ADAPT Statement on the Separation of Immigrant Families at the US Border

ADAPT condemns the Trump administration’s acts against children crossing the border with their families. Some of these children were already disabled as their families led them into the United States. In all probability, all will become temporarily disabled as they live through the trauma inflicted by the President’s policies and as they experience the neglect and abuse rampant in institutional settings. Some will live with lifelong physical, cognitive and psychological disabilities caused or made worse by our government’s mistreatment of them. The courses of their lives have been profoundly altered by these injustices. These are our community’s children, and we demand that they and every other ICE detainee be guaranteed the care they deserve while in federal custody.

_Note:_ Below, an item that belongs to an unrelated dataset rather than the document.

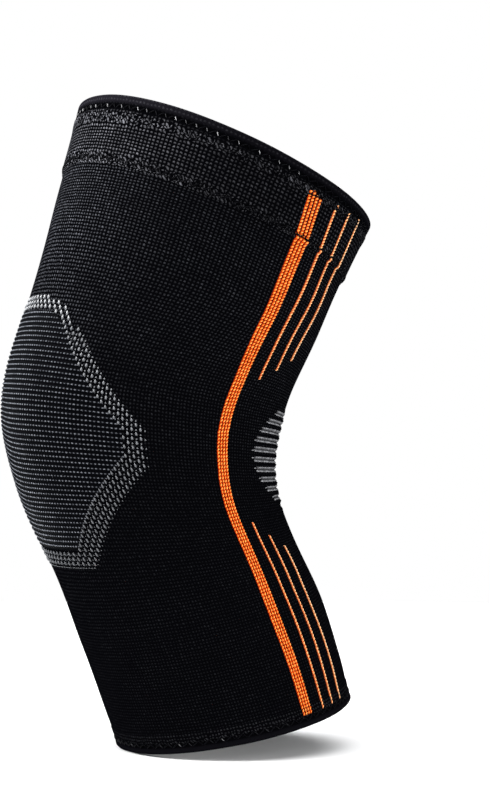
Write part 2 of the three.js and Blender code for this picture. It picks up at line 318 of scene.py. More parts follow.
class Shader:
    """A node material with a Principled shader, and short ways to add nodes to it."""

    def __init__(self, name, roughness, sheen=0.0, specular=0.5):
        self.material = bpy.data.materials.new(name)
        self.material.use_nodes = True
        self.nodes = self.material.node_tree.nodes
        self.links = self.material.node_tree.links
        self.principled = self.nodes["Principled BSDF"]
        self.principled.inputs["Roughness"].default_value = roughness
        self.principled.inputs["Sheen Weight"].default_value = sheen
        self.principled.inputs["Sheen Roughness"].default_value = 0.4
        self.principled.inputs["Sheen Tint"].default_value = (0.75, 0.82, 1.0, 1.0)
        self.principled.inputs["Specular IOR Level"].default_value = specular

    def link(self, value, socket):
        if isinstance(value, bpy.types.NodeSocket):
            self.links.new(value, socket)
        else:
            socket.default_value = value

    def math(self, operation, a, b=0.0):
        node = self.nodes.new("ShaderNodeMath")
        node.operation = operation
        for value, socket in zip((a, b), node.inputs):
            self.link(value, socket)
        return node.outputs[0]

    def add(self, a, b):
        return self.math("ADD", a, b)

    def sub(self, a, b):
        return self.math("SUBTRACT", a, b)

    def mul(self, a, b):
        return self.math("MULTIPLY", a, b)

    def from_middle(self, x):
        """The place in a cell, from -0.5 to 0.5."""
        return self.sub(self.math("FRACT", x), 0.5)

    def uv(self):
        node = self.nodes.new("ShaderNodeUVMap")
        node.uv_map = "stitches"
        split = self.nodes.new("ShaderNodeSeparateXYZ")
        self.links.new(node.outputs["UV"], split.inputs[0])
        return split.outputs[0], split.outputs[1]

    def attribute(self, name):
        node = self.nodes.new("ShaderNodeAttribute")
        node.attribute_name = name
        return node.outputs["Fac"]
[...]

ADAPT is a national grassroots disability rights group. We are as diverse as America and we are unified in our opposition to mistreatment under the guise of care.

American history is filled with the ripping apart of Black and Indigenous families, from the selling of Black slave children and the forcible removal and placement of Native American children into missionary schools and White families to the familial destruction due to welfare policies and the school to prison pipeline. America splits families of color apart daily.

Similarly, America mistreats disabled families. Disabled people have been forced from our homes and loved ones and into institutions, or have been forced to surrender children. We have been denied access to caregivers and others we are able to communicate with and who are able to understand us. ADAPTers know the trauma inherent in being ripped from one’s family and placed in institutional care.

This is the America we live in, and it is the America within which current events will play out.

Children are not responsible for decisions the adults in their lives may have made. They should be cherished, not treated as pawns. Children arrested by ICE must, to the greatest extent possible, be allowed to maintain their existing relationships while their families undergo the legal process. Where this is not possible, they must be placed temporarily in the community until they can be reunited with loved ones. They must be guaranteed caregivers with the cultural and linguistic competence and nurturing ability to minimize the short- and long-term, harms they suffer. Where mental health care is needed, it must be made available, immediately.

ADAPT is in solidarity with immigrants, who make our country stronger, including immigrant children who have no way to fight in a strange country they did not chose to come to. We support families desperate to stay together and protect that most precious of humanity’s resources, our children!